• _WHAT YOU WILL DO_
Each record below should appear again exactly as written.

• _MATERIAL TO PROCESS_
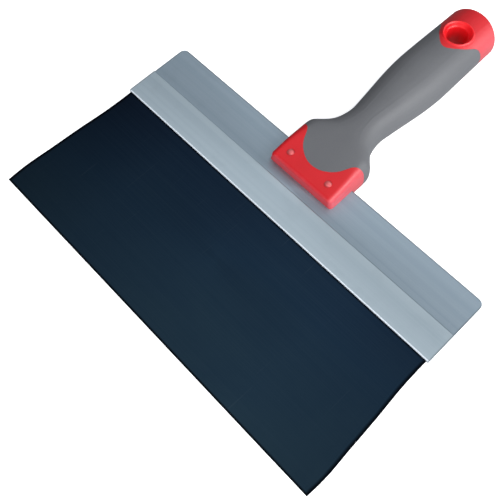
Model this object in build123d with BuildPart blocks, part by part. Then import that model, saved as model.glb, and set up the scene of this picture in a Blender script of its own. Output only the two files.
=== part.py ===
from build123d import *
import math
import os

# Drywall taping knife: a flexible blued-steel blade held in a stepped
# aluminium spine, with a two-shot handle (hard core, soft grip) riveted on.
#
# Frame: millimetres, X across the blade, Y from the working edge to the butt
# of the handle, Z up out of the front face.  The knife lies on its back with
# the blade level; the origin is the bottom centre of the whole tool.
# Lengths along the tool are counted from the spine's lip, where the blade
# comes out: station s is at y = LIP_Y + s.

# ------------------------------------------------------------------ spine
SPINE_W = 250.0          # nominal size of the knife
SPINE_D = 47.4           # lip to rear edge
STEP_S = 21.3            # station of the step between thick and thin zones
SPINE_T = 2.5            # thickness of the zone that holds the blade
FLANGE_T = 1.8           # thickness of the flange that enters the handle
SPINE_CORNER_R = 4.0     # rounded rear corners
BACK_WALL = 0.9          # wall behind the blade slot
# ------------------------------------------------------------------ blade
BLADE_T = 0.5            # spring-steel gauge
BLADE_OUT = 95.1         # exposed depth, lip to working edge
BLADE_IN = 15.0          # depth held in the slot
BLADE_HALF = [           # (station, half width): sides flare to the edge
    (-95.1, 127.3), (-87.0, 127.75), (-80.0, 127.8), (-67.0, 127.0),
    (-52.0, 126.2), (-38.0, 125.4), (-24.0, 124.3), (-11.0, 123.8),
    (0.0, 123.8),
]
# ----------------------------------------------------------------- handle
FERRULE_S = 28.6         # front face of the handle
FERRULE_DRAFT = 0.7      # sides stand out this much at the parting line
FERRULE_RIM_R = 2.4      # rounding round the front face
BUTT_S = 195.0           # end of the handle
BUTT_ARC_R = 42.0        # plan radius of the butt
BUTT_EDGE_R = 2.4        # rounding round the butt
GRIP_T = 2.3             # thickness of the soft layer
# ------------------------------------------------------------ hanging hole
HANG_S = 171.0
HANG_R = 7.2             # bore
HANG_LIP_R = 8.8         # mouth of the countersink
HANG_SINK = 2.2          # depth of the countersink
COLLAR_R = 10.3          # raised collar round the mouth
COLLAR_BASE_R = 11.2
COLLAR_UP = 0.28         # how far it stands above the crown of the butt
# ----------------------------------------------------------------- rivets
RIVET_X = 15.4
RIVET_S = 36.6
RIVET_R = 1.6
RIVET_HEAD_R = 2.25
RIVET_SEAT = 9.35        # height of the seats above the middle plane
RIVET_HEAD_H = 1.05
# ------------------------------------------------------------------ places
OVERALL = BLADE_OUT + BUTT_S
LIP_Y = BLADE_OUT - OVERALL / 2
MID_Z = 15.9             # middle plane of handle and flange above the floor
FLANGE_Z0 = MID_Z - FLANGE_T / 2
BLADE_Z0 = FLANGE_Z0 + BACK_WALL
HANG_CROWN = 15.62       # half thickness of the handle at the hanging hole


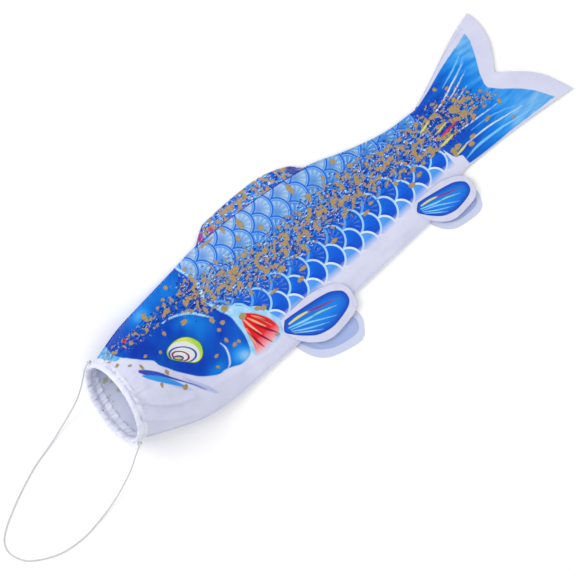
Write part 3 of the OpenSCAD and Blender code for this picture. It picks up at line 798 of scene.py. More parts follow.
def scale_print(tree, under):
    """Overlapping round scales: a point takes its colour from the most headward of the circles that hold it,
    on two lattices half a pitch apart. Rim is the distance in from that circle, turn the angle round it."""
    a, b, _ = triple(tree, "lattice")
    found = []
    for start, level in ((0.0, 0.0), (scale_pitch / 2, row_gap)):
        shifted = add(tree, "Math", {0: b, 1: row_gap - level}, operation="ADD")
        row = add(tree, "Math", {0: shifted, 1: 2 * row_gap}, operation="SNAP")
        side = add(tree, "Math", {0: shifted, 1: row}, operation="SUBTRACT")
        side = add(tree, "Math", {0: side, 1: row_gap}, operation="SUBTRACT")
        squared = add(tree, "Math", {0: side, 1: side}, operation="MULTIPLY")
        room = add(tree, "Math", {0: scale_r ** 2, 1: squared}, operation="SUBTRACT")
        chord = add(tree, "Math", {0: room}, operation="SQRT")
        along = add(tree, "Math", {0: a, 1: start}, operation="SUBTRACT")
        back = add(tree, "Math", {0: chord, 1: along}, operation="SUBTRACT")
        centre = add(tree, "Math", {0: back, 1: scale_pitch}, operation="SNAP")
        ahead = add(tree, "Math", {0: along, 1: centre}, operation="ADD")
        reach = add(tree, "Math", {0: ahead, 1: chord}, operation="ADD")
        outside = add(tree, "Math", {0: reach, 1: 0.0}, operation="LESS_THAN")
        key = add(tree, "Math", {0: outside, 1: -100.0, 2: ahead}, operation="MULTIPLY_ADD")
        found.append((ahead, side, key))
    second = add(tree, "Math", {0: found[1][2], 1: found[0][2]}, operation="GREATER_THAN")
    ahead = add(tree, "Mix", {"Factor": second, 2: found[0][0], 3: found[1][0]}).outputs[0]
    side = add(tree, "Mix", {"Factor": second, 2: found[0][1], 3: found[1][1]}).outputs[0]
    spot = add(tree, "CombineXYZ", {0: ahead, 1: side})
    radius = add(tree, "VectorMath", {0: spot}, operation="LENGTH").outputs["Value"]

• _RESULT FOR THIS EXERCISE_
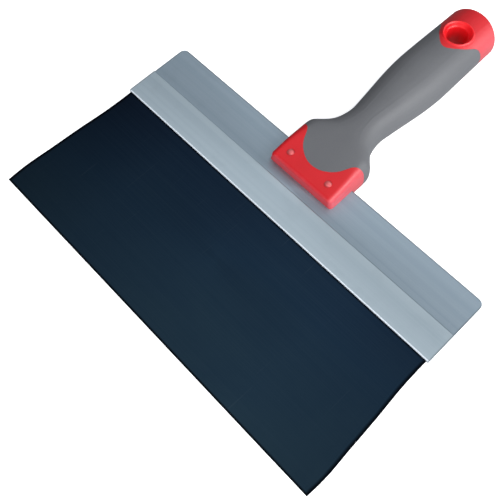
Model this object in build123d with BuildPart blocks, part by part. Then import that model, saved as model.glb, and set up the scene of this picture in a Blender script of its own. Output only the two files.
=== part.py ===
from build123d import *
import math
import os

# Drywall taping knife: a flexible blued-steel blade held in a stepped
# aluminium spine, with a two-shot handle (hard core, soft grip) riveted on.
#
# Frame: millimetres, X across the blade, Y from the working edge to the butt
# of the handle, Z up out of the front face.  The knife lies on its back with
# the blade level; the origin is the bottom centre of the whole tool.
# Lengths along the tool are counted from the spine's lip, where the blade
# comes out: station s is at y = LIP_Y + s.

# ------------------------------------------------------------------ spine
SPINE_W = 250.0          # nominal size of the knife
SPINE_D = 47.4           # lip to rear edge
STEP_S = 21.3            # station of the step between thick and thin zones
SPINE_T = 2.5            # thickness of the zone that holds the blade
FLANGE_T = 1.8           # thickness of the flange that enters the handle
SPINE_CORNER_R = 4.0     # rounded rear corners
BACK_WALL = 0.9          # wall behind the blade slot
# ------------------------------------------------------------------ blade
BLADE_T = 0.5            # spring-steel gauge
BLADE_OUT = 95.1         # exposed depth, lip to working edge
BLADE_IN = 15.0          # depth held in the slot
BLADE_HALF = [           # (station, half width): sides flare to the edge
    (-95.1, 127.3), (-87.0, 127.75), (-80.0, 127.8), (-67.0, 127.0),
    (-52.0, 126.2), (-38.0, 125.4), (-24.0, 124.3), (-11.0, 123.8),
    (0.0, 123.8),
]
# ----------------------------------------------------------------- handle
FERRULE_S = 28.6         # front face of the handle
FERRULE_DRAFT = 0.7      # sides stand out this much at the parting line
FERRULE_RIM_R = 2.4      # rounding round the front face
BUTT_S = 195.0           # end of the handle
BUTT_ARC_R = 42.0        # plan radius of the butt
BUTT_EDGE_R = 2.4        # rounding round the butt
GRIP_T = 2.3             # thickness of the soft layer
# ------------------------------------------------------------ hanging hole
HANG_S = 171.0
HANG_R = 7.2             # bore
HANG_LIP_R = 8.8         # mouth of the countersink
HANG_SINK = 2.2          # depth of the countersink
COLLAR_R = 10.3          # raised collar round the mouth
COLLAR_BASE_R = 11.2
COLLAR_UP = 0.28         # how far it stands above the crown of the butt
# ----------------------------------------------------------------- rivets
RIVET_X = 15.4
RIVET_S = 36.6
RIVET_R = 1.6
RIVET_HEAD_R = 2.25
RIVET_SEAT = 9.35        # height of the seats above the middle plane
RIVET_HEAD_H = 1.05
# ------------------------------------------------------------------ places
OVERALL = BLADE_OUT + BUTT_S
LIP_Y = BLADE_OUT - OVERALL / 2
MID_Z = 15.9             # middle plane of handle and flange above the floor
FLANGE_Z0 = MID_Z - FLANGE_T / 2
BLADE_Z0 = FLANGE_Z0 + BACK_WALL
HANG_CROWN = 15.62       # half thickness of the handle at the hanging hole


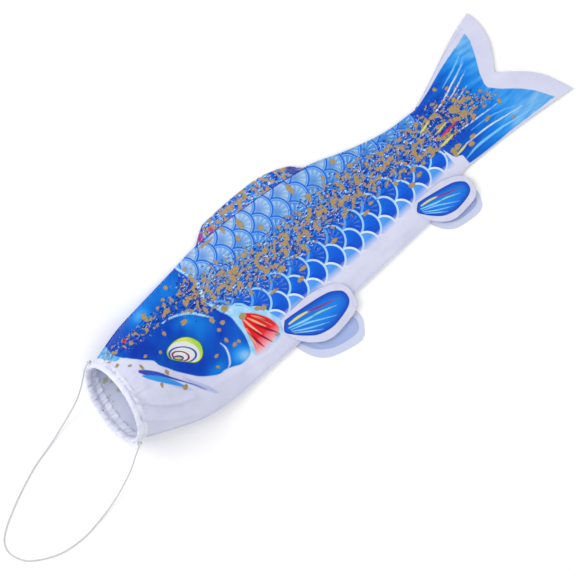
Write part 3 of the OpenSCAD and Blender code for this picture. It picks up at line 798 of scene.py. More parts follow.
def scale_print(tree, under):
    """Overlapping round scales: a point takes its colour from the most headward of the circles that hold it,
    on two lattices half a pitch apart. Rim is the distance in from that circle, turn the angle round it."""
    a, b, _ = triple(tree, "lattice")
    found = []
    for start, level in ((0.0, 0.0), (scale_pitch / 2, row_gap)):
        shifted = add(tree, "Math", {0: b, 1: row_gap - level}, operation="ADD")
        row = add(tree, "Math", {0: shifted, 1: 2 * row_gap}, operation="SNAP")
        side = add(tree, "Math", {0: shifted, 1: row}, operation="SUBTRACT")
        side = add(tree, "Math", {0: side, 1: row_gap}, operation="SUBTRACT")
        squared = add(tree, "Math", {0: side, 1: side}, operation="MULTIPLY")
        room = add(tree, "Math", {0: scale_r ** 2, 1: squared}, operation="SUBTRACT")
        chord = add(tree, "Math", {0: room}, operation="SQRT")
        along = add(tree, "Math", {0: a, 1: start}, operation="SUBTRACT")
        back = add(tree, "Math", {0: chord, 1: along}, operation="SUBTRACT")
        centre = add(tree, "Math", {0: back, 1: scale_pitch}, operation="SNAP")
        ahead = add(tree, "Math", {0: along, 1: centre}, operation="ADD")
        reach = add(tree, "Math", {0: ahead, 1: chord}, operation="ADD")
        outside = add(tree, "Math", {0: reach, 1: 0.0}, operation="LESS_THAN")
        key = add(tree, "Math", {0: outside, 1: -100.0, 2: ahead}, operation="MULTIPLY_ADD")
        found.append((ahead, side, key))
    second = add(tree, "Math", {0: found[1][2], 1: found[0][2]}, operation="GREATER_THAN")
    ahead = add(tree, "Mix", {"Factor": second, 2: found[0][0], 3: found[1][0]}).outputs[0]
    side = add(tree, "Mix", {"Factor": second, 2: found[0][1], 3: found[1][1]}).outputs[0]
    spot = add(tree, "CombineXYZ", {0: ahead, 1: side})
    radius = add(tree, "VectorMath", {0: spot}, operation="LENGTH").outputs["Value"]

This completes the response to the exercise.